OBJECTIVE:
Reproduce all of the data exactly.
= = =
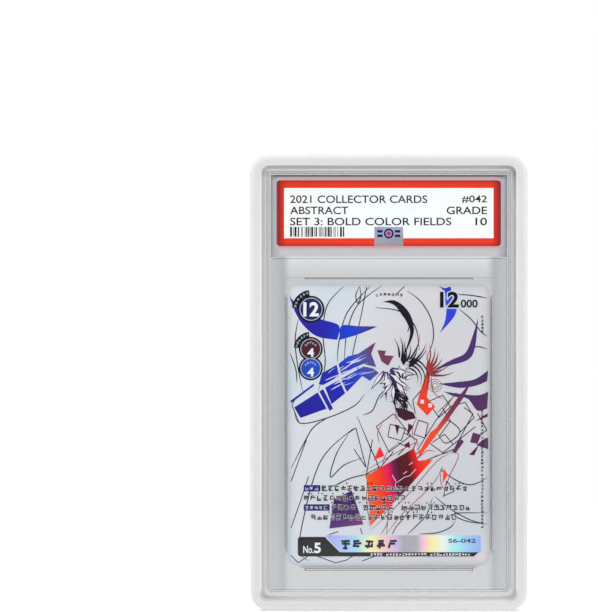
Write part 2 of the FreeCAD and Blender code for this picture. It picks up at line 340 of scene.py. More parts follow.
def rim_painted_shade(tree, rim, height):
    """Painted shade over the rim: palest at its outer edge, darkest near its inner wall, and clear at the
    slab's top.
    """
    # painted shade, in bands across the rim
    bands = [(0.0, (0.91, 0.92, 0.93, 1)), (0.44, (0.91, 0.92, 0.93, 1)), (0.54, (0.76, 0.77, 0.78, 1)),
             (0.62, (0.68, 0.69, 0.7, 1)), (0.68, (0.6, 0.61, 0.62, 1)), (0.8, (0.6, 0.61, 0.62, 1)),
             (0.9, (0.7, 0.71, 0.72, 1))]
    foot_bands = [(0.0, (0.86, 0.87, 0.88, 1)), (0.6, (0.8, 0.81, 0.82, 1)), (1.0, (0.78, 0.79, 0.8, 1))]
    off_foot = spread(tree, height, SLAB_LOW.z + RIM, SLAB_LOW.z + RIM + 1)
    edge = mix(tree, off_foot, ramp(tree, rim, foot_bands), ramp(tree, rim, bands))
    return mix(tree, spread(tree, height, SLAB_HIGH.z - 2, SLAB_HIGH.z - 1.6), edge, 1.0)


# ---------------------------------------------------------------- materials of paper, card and foil

def card_stock():
    """The card: a silvery face with faint colour in it and painted shade round its edge, a blue back with a
    darker top, and a pale core.
    """
    material, tree, shader, _ = new_material("card_stock", Roughness=0.38, Specular_IOR_Level=0.15)
    cloud = noise(tree, 38.0, 1.5, 0.4, 0.6)
    silver = ramp(tree, cloud, [(0.25, (202, 209, 216)), (0.45, (209, 213, 219)),
                                (0.58, (216, 212, 217)), (0.75, (208, 215, 218))])
    to_right = ramp(tree, along(tree, CARD.at(0, 40), CARD.at(CARD.wide, 40)),
                    [(0.0, (1.08, 1.13, 1.14, 1)), (0.3, (1.05, 1.08, 1.09, 1)), (0.6, 1.0)])
    # painted shade: the face darkens towards the card's edge
    inside = spread(tree, inwards(tree, CARD.low, CARD.high, CARD_R), 0, 3)
    rim = ramp(tree, inside, [(0.0, 0.66), (0.12, 0.8), (0.45, 0.93), (1.0, 1.0)])
    face = times(tree, times(tree, silver, to_right), rim)
    blues = [(0.0, (12, 12, 78)), (0.35, (22, 24, 118)), (0.7, (70, 80, 168)), (1.0, (150, 152, 200))]
    back = ramp(tree, along(tree, CARD_BACK.at(40, 0), CARD_BACK.at(8, CARD.tall)), blues)
    depth = axes(tree)["Y"]
    coating = 0.9 * CARD.high.y
    core = mix(tree, maths(tree, "LESS_THAN", depth, -coating), (196, 197, 200), face)
    both = mix(tree, maths(tree, "GREATER_THAN", depth, coating), core, back)
    tree.links.new(both, shader.inputs["Base Color"])
    bump(tree, shader, noise(tree, 5200.0, 2.0), 0.05, 0.01)
    return material


def paper(name, stops, start, end, roughness=0.5, grain=0.05, finish=None):
    """Coated paper or print whose colour runs from one place to another. A finish changes it further."""
    material, tree, shader, _ = new_material(name, Roughness=roughness, Specular_IOR_Level=0.05)
    base = ramp(tree, along(tree, start, end), stops) if len(stops) > 1 else stops[0][1]
    fleck = ramp(tree, noise(tree, 3800.0, 2.0), [(0.3, 1 - grain), (0.7, 1.0)])
    base = times(tree, base, fleck)
    if finish:
        base = finish(tree, base)
    tree.links.new(base, shader.inputs["Base Color"])
    bump(tree, shader, noise(tree, 2400.0, 3.0), 0.12, 0.01)
    return material


def ink(name, colour, roughness=0.4, grain=0.08):
    """Print of one colour."""
    return paper(name + "_ink", [(0.0, colour)], (0, 0), (1, 0), roughness, grain)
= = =
ANSWER FOR THE TASK:
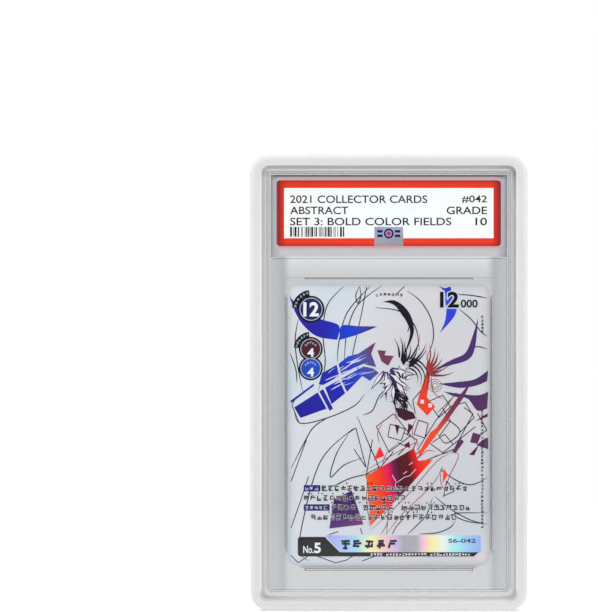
Write part 2 of the FreeCAD and Blender code for this picture. It picks up at line 340 of scene.py. More parts follow.
def rim_painted_shade(tree, rim, height):
    """Painted shade over the rim: palest at its outer edge, darkest near its inner wall, and clear at the
    slab's top.
    """
    # painted shade, in bands across the rim
    bands = [(0.0, (0.91, 0.92, 0.93, 1)), (0.44, (0.91, 0.92, 0.93, 1)), (0.54, (0.76, 0.77, 0.78, 1)),
             (0.62, (0.68, 0.69, 0.7, 1)), (0.68, (0.6, 0.61, 0.62, 1)), (0.8, (0.6, 0.61, 0.62, 1)),
             (0.9, (0.7, 0.71, 0.72, 1))]
    foot_bands = [(0.0, (0.86, 0.87, 0.88, 1)), (0.6, (0.8, 0.81, 0.82, 1)), (1.0, (0.78, 0.79, 0.8, 1))]
    off_foot = spread(tree, height, SLAB_LOW.z + RIM, SLAB_LOW.z + RIM + 1)
    edge = mix(tree, off_foot, ramp(tree, rim, foot_bands), ramp(tree, rim, bands))
    return mix(tree, spread(tree, height, SLAB_HIGH.z - 2, SLAB_HIGH.z - 1.6), edge, 1.0)


# ---------------------------------------------------------------- materials of paper, card and foil

def card_stock():
    """The card: a silvery face with faint colour in it and painted shade round its edge, a blue back with a
    darker top, and a pale core.
    """
    material, tree, shader, _ = new_material("card_stock", Roughness=0.38, Specular_IOR_Level=0.15)
    cloud = noise(tree, 38.0, 1.5, 0.4, 0.6)
    silver = ramp(tree, cloud, [(0.25, (202, 209, 216)), (0.45, (209, 213, 219)),
                                (0.58, (216, 212, 217)), (0.75, (208, 215, 218))])
    to_right = ramp(tree, along(tree, CARD.at(0, 40), CARD.at(CARD.wide, 40)),
                    [(0.0, (1.08, 1.13, 1.14, 1)), (0.3, (1.05, 1.08, 1.09, 1)), (0.6, 1.0)])
    # painted shade: the face darkens towards the card's edge
    inside = spread(tree, inwards(tree, CARD.low, CARD.high, CARD_R), 0, 3)
    rim = ramp(tree, inside, [(0.0, 0.66), (0.12, 0.8), (0.45, 0.93), (1.0, 1.0)])
    face = times(tree, times(tree, silver, to_right), rim)
    blues = [(0.0, (12, 12, 78)), (0.35, (22, 24, 118)), (0.7, (70, 80, 168)), (1.0, (150, 152, 200))]
    back = ramp(tree, along(tree, CARD_BACK.at(40, 0), CARD_BACK.at(8, CARD.tall)), blues)
    depth = axes(tree)["Y"]
    coating = 0.9 * CARD.high.y
    core = mix(tree, maths(tree, "LESS_THAN", depth, -coating), (196, 197, 200), face)
    both = mix(tree, maths(tree, "GREATER_THAN", depth, coating), core, back)
    tree.links.new(both, shader.inputs["Base Color"])
    bump(tree, shader, noise(tree, 5200.0, 2.0), 0.05, 0.01)
    return material


def paper(name, stops, start, end, roughness=0.5, grain=0.05, finish=None):
    """Coated paper or print whose colour runs from one place to another. A finish changes it further."""
    material, tree, shader, _ = new_material(name, Roughness=roughness, Specular_IOR_Level=0.05)
    base = ramp(tree, along(tree, start, end), stops) if len(stops) > 1 else stops[0][1]
    fleck = ramp(tree, noise(tree, 3800.0, 2.0), [(0.3, 1 - grain), (0.7, 1.0)])
    base = times(tree, base, fleck)
    if finish:
        base = finish(tree, base)
    tree.links.new(base, shader.inputs["Base Color"])
    bump(tree, shader, noise(tree, 2400.0, 3.0), 0.12, 0.01)
    return material


def ink(name, colour, roughness=0.4, grain=0.08):
    """Print of one colour."""
    return paper(name + "_ink", [(0.0, colour)], (0, 0), (1, 0), roughness, grain)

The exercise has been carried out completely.